Page 4 of 5
Re: n00b Verilog Questions
Posted: Tue Dec 24, 2013 7:24 pm
by ElEctric_EyE
All those 'if' statements:
Code: Select all
always @(posedge clk) begin
if (lineCS && cpuAB == 5'b00000) //variables for line generator
x0t <= cpuDO;
if (lineCS && cpuAB == 5'b00001)
y0t <= cpuDO;
if (lineCS && cpuAB == 5'b00010)
x1t <= cpuDO;
if (lineCS && cpuAB == 5'b00011)
y1t <= cpuDO;
if (lineCS && cpuAB == 5'b00100) //variables for circle generator
xc <= cpuDO;
if (lineCS && cpuAB == 5'b00101)
yc <= cpuDO;
if (lineCS && cpuAB == 5'b00110)
rad <= cpuDO;
if (lineCS && cpuAB == 5'b00111) //color variable
color <= cpuDO;
if (lineCS && cpuAB == 5'b01000) //X length of blitter
bXlen <= cpuDO;
if (lineCS && cpuAB == 5'b01001) //Y length of blitter
bYlen <= cpuDO;
if (lineCS && cpuAB == 5'b01010) //X start copy
bXc <= cpuDO;
if (lineCS && cpuAB == 5'b01011) //Y start copy
bYc <= cpuDO;
if (lineCS && cpuAB == 5'b01100) //X start paste
bXp <= cpuDO;
if (lineCS && cpuAB == 5'b01101) //Y start paste
bYp <= cpuDO;
if (lineCS && cpuAB == 5'b01110) //border color
border <= cpuDO;
if (lineCS && cpuAB == 5'b10000) //horizontal offset
hoffset <= cpuDO;
if (lineCS && cpuAB == 5'b10001) //vertical offset
voffset <= cpuDO;
end
can be replaced by a more succinct:
Code: Select all
// Register addresses
always @(posedge clk)
if ( lineCS )
case ( cpuAB [4:0] )
5'b00000: x0t <= cpuDO; //variables for line generator
5'b00001: y0t <= cpuDO;
5'b00010: x1t <= cpuDO;
5'b00011: y1t <= cpuDO;
5'b00100: xc <= cpuDO; //variables for circle generator
5'b00101: yc <= cpuDO;
5'b00110: rad <= cpuDO;
5'b00111: color <= cpuDO; //pixel color variable
5'b01000: bXlen <= cpuDO; //X length of blitter
5'b01001: bYlen <= cpuDO; //Y length of blitter
5'b01010: bXc <= cpuDO; //X start copy
5'b01011: bYc <= cpuDO; //Y start copy
5'b01100: bXp <= cpuDO; //X start paste
5'b01101: bYp <= cpuDO; //Y start paste
5'b01110: border <= cpuDO; //border color
endcase
Re: n00b Verilog Questions
Posted: Wed Dec 25, 2013 3:27 am
by player55328
if (lineCS && cpuAB == 5'b10000) //horizontal offset
hoffset <= cpuDO;
if (lineCS && cpuAB == 5'b10001) //vertical offset
voffset <= cpuDO;
Are you not missing these in your new case statement?
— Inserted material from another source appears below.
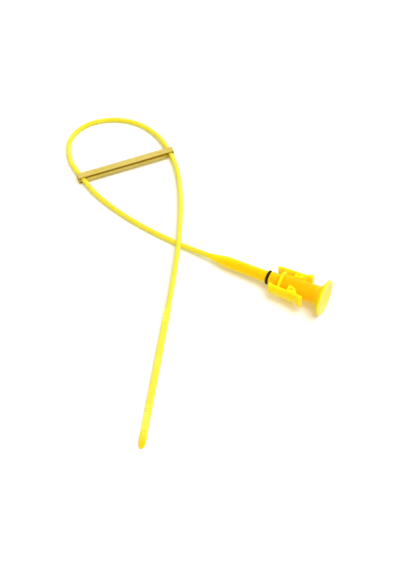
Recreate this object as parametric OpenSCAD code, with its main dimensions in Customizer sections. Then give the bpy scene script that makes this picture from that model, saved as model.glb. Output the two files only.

I would suggest you add a default to your case statement just in case you get a situation you are not expecting.
Re: n00b Verilog Questions
Posted: Wed Dec 25, 2013 2:46 pm
by ElEctric_EyE
if (lineCS && cpuAB == 5'b10000) //horizontal offset
hoffset <= cpuDO;
if (lineCS && cpuAB == 5'b10001) //vertical offset
voffset <= cpuDO;
Are you not missing these in your new case statement?...
Good eye! But I actually don't need those delay registers on my final output board.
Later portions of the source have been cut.